== RECORDED INFORMATION
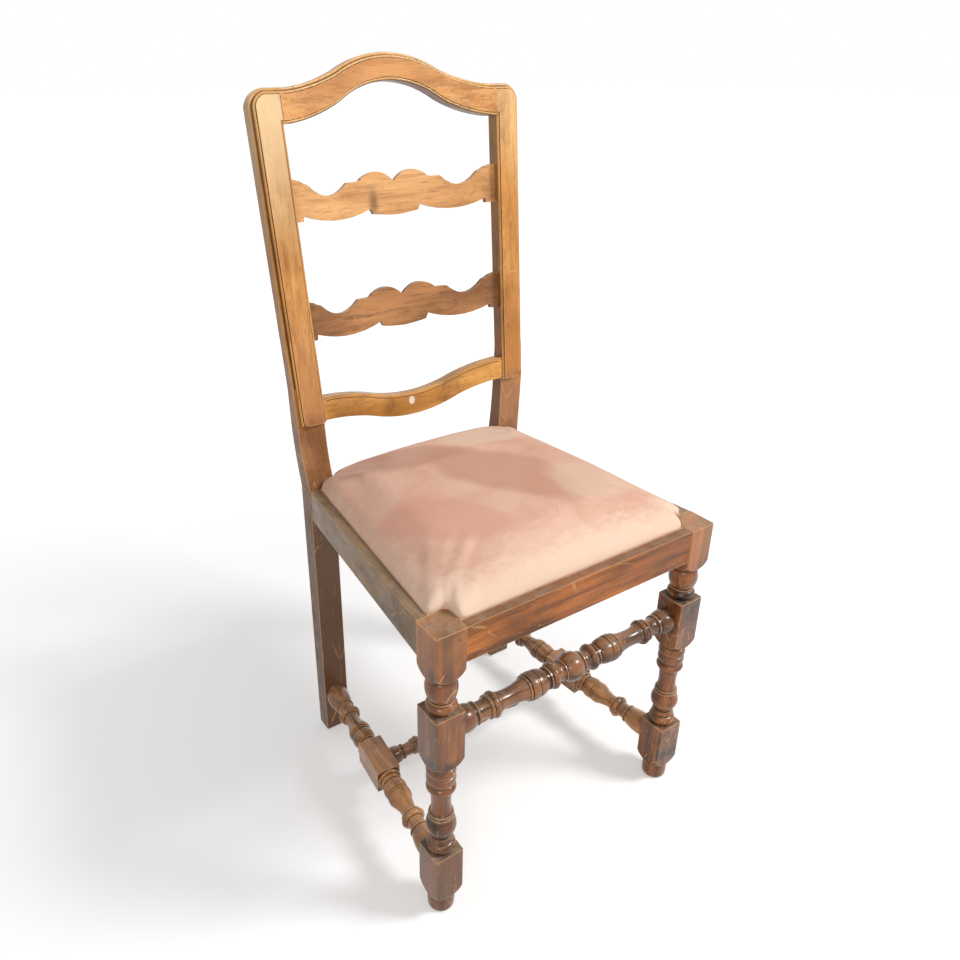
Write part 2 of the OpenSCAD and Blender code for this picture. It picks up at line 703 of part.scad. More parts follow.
module side_stretcher_pegs(gap) {
    reach = side_stretcher_half + peg_length + clear;
    for (end = [0, 1])
        between_y(
            end == 0 ? leg_size - peg_length - gap : seat_depth - lap,
            end == 0 ? leg_size + lap : seat_depth + peg_length + gap
        ) on_side_stretcher() cylinder(h = 2 * reach, r = peg_radius + gap, center = true);
}

module side_block() {
    cube([side_block_size, side_block_size, side_block_length], center = true);
}

module side_turning() {
    end = side_stretcher_half + 4;
    profile = outline(spread(short_turning, side_block_length / 2, end, side_stretcher_radius));
    rotate_extrude() polygon(concat([[0, 0], [0.5 * side_stretcher_radius, 0]], profile, [[0, end]]));
}

module side_stretcher(side) {
    on_side(side) difference() {
        union() {
            between_y(leg_size, seat_depth) on_side_stretcher() {
                side_block();
                side_turning();
                mirror([0, 0, 1]) side_turning();
            }
            side_stretcher_pegs(0);
        }
        cross_stretcher_peg(joint_gap);
    }
}

module left_side_stretcher() { color("saddlebrown") placed() side_stretcher(-1); }
module right_side_stretcher() { color("saddlebrown") placed() side_stretcher(1); }

module cross_stretcher_peg(gap) {
    translate([cross_half - 2 * lap, side_stretcher_y, low_stretcher_height]) rotate([0, 90, 0])
        cylinder(h = 2 * lap + peg_length + gap, r = peg_radius - 1 + gap);
}

// Its ends are cut to the slanting faces of the side stretchers' blocks.
module cross_stretcher() {
    color("saddlebrown") placed() {
        difference() {
            translate([0, side_stretcher_y, low_stretcher_height])
                lying_bar(cross_half + 3, cross_stretcher_radius);
            for (side = [-1, 1]) on_side(side) on_side_stretcher() side_block();
        }
        for (side = [-1, 1]) on_side(side) cross_stretcher_peg(0);
    }
}

// ---- Glued corner blocks and their screws ----

// The ends of each block's slanting face: first on the front or rear rail, then on the side rail.
front_block_start = [front_leg_inner_x - corner_block_size, front_rail_inner_y];
front_block_end_y = leg_size + corner_block_size;
front_block_end = [side_rail_inner_x(front_block_end_y), front_block_end_y];
rear_block_start = [rear_leg_inner_x - corner_block_size, rear_rail_y];
rear_block_end_y = seat_depth - corner_block_size;
rear_block_end = [side_rail_inner_x(rear_block_end_y), rear_block_end_y];

// A countersunk screw that enters the middle of a slanting face, square to it.
module corner_screw(start, end, way, gap) {
    run = end - start;
    middle = (start + end) / 2;
    translate([middle[0], middle[1], corner_block_foot + corner_block_height / 2])
        rotate([0, 0, way + atan2(run[1], run[0])]) rotate([0, 90, 0]) {
            translate([0, 0, -gap]) cylinder(h = screw_length + 2 * gap, r = screw_radius + gap);
            translate([0, 0, -gap])
                cylinder(h = screw_radius + gap, r1 = 2 * screw_radius + 2 * gap, r2 = screw_radius + gap);
        }
}

// Both screws on the right-hand side.
module corner_screws(gap) {
    corner_screw(front_block_start, front_block_end, -90, gap);
    corner_screw(rear_block_start, rear_block_end, 90, gap);
}

module corner_block(side, start, end, leg_face_y, leg_inner_x) {
    away = leg_face_y < seat_depth / 2 ? corner_gap : -corner_gap;
    corner_y = leg_face_y + away;
    on_side(side) difference() {
        translate([0, 0, corner_block_foot]) linear_extrude(corner_block_height) polygon([
            start, [leg_inner_x - corner_gap, start[1]], [leg_inner_x - corner_gap, corner_y],
            [side_rail_inner_x(corner_y), corner_y], end
        ]);
        corner_screws(joint_gap);
    }
}

module front_corner_block(side) {
    corner_block(side, front_block_start, front_block_end, leg_size, front_leg_inner_x);
}

module rear_corner_block(side) {
    corner_block(side, rear_block_start, rear_block_end, seat_depth, rear_leg_inner_x);
}

module front_left_corner_block() { color("tan") placed() front_corner_block(-1); }
module front_right_corner_block() { color("tan") placed() front_corner_block(1); }
module rear_left_corner_block() { color("tan") placed() rear_corner_block(-1); }
module rear_right_corner_block() { color("tan") placed() rear_corner_block(1); }

module corner_block_screws() {
    color("gray") placed() for (side = [-1, 1]) on_side(side) corner_screws(0);
}

// ---- Drop-in seat ----

// Plan of the seat, notched round the four legs and set in from the rebate by an amount.
module seat_plan(inset) {
    front = rail_step + ledge_width + inset;
    back = rear_rail_y + rail_thickness - ledge_width - inset;
    notch_front = leg_size + inset;
    notch_back = seat_depth - inset;
    side_in = side_rail_x - ledge_width / cos(side_angle) - inset;
    front_side_x = side_in - (notch_front - leg_size) * side_slope;
    back_side_x = side_in - (notch_back - leg_size) * side_slope;
    right = [
        [front_leg_inner_x - inset, front], [front_leg_inner_x - inset, notch_front],
        [front_side_x, notch_front], [back_side_x, notch_back],
        [rear_leg_inner_x - inset, notch_back], [rear_leg_inner_x - inset, back]
    ];
    polygon(concat(right, back_in_x(right)));
}

module crown(drop) {
    translate([0, crown_middle_y, seat_height + crown_height - crown_radius])
        sphere(crown_radius - drop, $fn = wide_arc_facets);
}

module tacks(gap) {
    front = rail_step + ledge_width + tack_inset;
    back = rear_rail_y + rail_thickness - ledge_width - tack_inset;
    for (i = [0:tacks_per_edge - 1], row = [[front, front_leg_inner_x], [back, rear_leg_inner_x]]) {
        span = row[1] - tack_inset - corner_block_size;
        translate([span * (2 * i / (tacks_per_edge - 1) - 1), row[0], 0]) tack(gap);
    }
    for (i = [0:tacks_per_edge - 1], side = [-1, 1]) {
        y = leg_size + 1.8 * corner_block_size
            + i * (side_rail_run - 3.6 * corner_block_size) / (tacks_per_edge - 1);
        x = side_rail_x - ledge_width - tack_inset - (y - leg_size) * side_slope;
        translate([side * x, y, 0]) tack(gap);
    }
}

// A tack's shank runs up through the turned-under edge into the board. Its head stays below.
module tack(gap) {
    translate([0, 0, ledge_height - tack_head_height])
        cylinder(h = tack_head_height, r = tack_head_radius + gap);
    translate([0, 0, ledge_height - lap / 2])
        cylinder(h = tack_length + lap / 2 + gap, r = tack_shank_radius + gap);
}

module seat_board() {
    color("burlywood") placed() difference() {
        translate([0, 0, board_foot]) linear_extrude(board_thickness) seat_plan(seat_gap + cover_thickness);
        tacks(joint_gap);
    }
}

module seat_padding() {
    color("white") placed() intersection() {
        translate([0, 0, board_top]) linear_extrude(crown_height)
            seat_plan(seat_gap + cover_thickness + padding_gap);
        crown(cover_thickness + padding_gap);
    }
}

module seat_cover() {
    color("rosybrown") placed() difference() {
        intersection() {
            translate([0, 0, ledge_height]) linear_extrude(rebate_depth + crown_height + lap)
                seat_plan(seat_gap);
            crown(0);
        }
        intersection() {
            translate([0, 0, board_foot]) linear_extrude(rebate_depth + crown_height + lap)
                seat_plan(seat_gap + cover_thickness);
            crown(cover_thickness);
        }
        translate([0, 0, ledge_height - lap]) linear_extrude(2 * cover_thickness + lap)
            seat_plan(seat_gap + turn_under);
        tacks(joint_gap);
    }
}

module seat_tacks() { color("dimgray") placed() tacks(0); }

front_leg_left();
front_leg_right();
rear_leg_left();
rear_leg_right();
front_seat_rail();
rear_seat_rail();
left_seat_rail();
right_seat_rail();
crest_rail();
upper_slat();
lower_slat();
lower_back_rail();
front_stretcher();
left_side_stretcher();
right_side_stretcher();
cross_stretcher();
front_left_corner_block();
front_right_corner_block();
rear_left_corner_block();
rear_right_corner_block();
corner_block_screws();
seat_board();
seat_padding();
seat_cover();
seat_tacks();
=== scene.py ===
# %% [markdown]
# # A worn ladder-back dining chair
# The chair's construction comes ready made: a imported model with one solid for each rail, leg and
# slat. This lesson gives it its looks in Blender: eased edges, beads round the back frame,
# a stuffed velvet seat, and old varnish with grain, scratches and rubbed corners. Everything is in
# metres, +Z is up, and the chair faces -Y.

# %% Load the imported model
import math

import bmesh
import bpy
from mathutils import Euler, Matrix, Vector


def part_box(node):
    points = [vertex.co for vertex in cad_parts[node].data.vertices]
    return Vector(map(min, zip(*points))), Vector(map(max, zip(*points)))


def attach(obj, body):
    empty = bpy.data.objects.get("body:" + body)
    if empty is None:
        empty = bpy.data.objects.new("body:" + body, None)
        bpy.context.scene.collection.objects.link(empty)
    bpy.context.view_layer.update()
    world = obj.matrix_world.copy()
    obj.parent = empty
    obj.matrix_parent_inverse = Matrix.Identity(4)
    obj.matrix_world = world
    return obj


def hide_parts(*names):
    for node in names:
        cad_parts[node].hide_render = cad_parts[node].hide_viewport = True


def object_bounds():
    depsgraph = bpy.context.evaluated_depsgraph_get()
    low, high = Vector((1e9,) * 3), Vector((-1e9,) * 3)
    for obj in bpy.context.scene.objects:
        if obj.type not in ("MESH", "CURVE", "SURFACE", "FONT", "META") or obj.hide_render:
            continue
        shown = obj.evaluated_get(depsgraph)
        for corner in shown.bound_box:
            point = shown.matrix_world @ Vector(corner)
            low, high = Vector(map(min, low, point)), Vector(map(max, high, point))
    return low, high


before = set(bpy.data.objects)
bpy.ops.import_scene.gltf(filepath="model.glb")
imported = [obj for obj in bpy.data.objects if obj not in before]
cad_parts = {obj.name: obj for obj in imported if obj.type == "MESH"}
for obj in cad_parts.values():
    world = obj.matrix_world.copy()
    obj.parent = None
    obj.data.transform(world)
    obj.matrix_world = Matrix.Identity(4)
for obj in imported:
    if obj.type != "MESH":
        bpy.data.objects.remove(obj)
cad_low, cad_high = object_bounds()
print("the chair measures", [round(v, 3) for v in cad_high - cad_low], "metres")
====
* WRITTEN EXERCISE *
Quote word for word the lines from the line holding "zip(*points))), Vector(map(max, zip(*points)))" through the line holding "before = set(bpy.data.objects)"; include both of those lines and add nothing.

* WRITTEN ANSWER *
    return Vector(map(min, zip(*points))), Vector(map(max, zip(*points)))


def attach(obj, body):
    empty = bpy.data.objects.get("body:" + body)
    if empty is None:
        empty = bpy.data.objects.new("body:" + body, None)
        bpy.context.scene.collection.objects.link(empty)
    bpy.context.view_layer.update()
    world = obj.matrix_world.copy()
    obj.parent = empty
    obj.matrix_parent_inverse = Matrix.Identity(4)
    obj.matrix_world = world
    return obj


def hide_parts(*names):
    for node in names:
        cad_parts[node].hide_render = cad_parts[node].hide_viewport = True


def object_bounds():
    depsgraph = bpy.context.evaluated_depsgraph_get()
    low, high = Vector((1e9,) * 3), Vector((-1e9,) * 3)
    for obj in bpy.context.scene.objects:
        if obj.type not in ("MESH", "CURVE", "SURFACE", "FONT", "META") or obj.hide_render:
            continue
        shown = obj.evaluated_get(depsgraph)
        for corner in shown.bound_box:
            point = shown.matrix_world @ Vector(corner)
            low, high = Vector(map(min, low, point)), Vector(map(max, high, point))
    return low, high


before = set(bpy.data.objects)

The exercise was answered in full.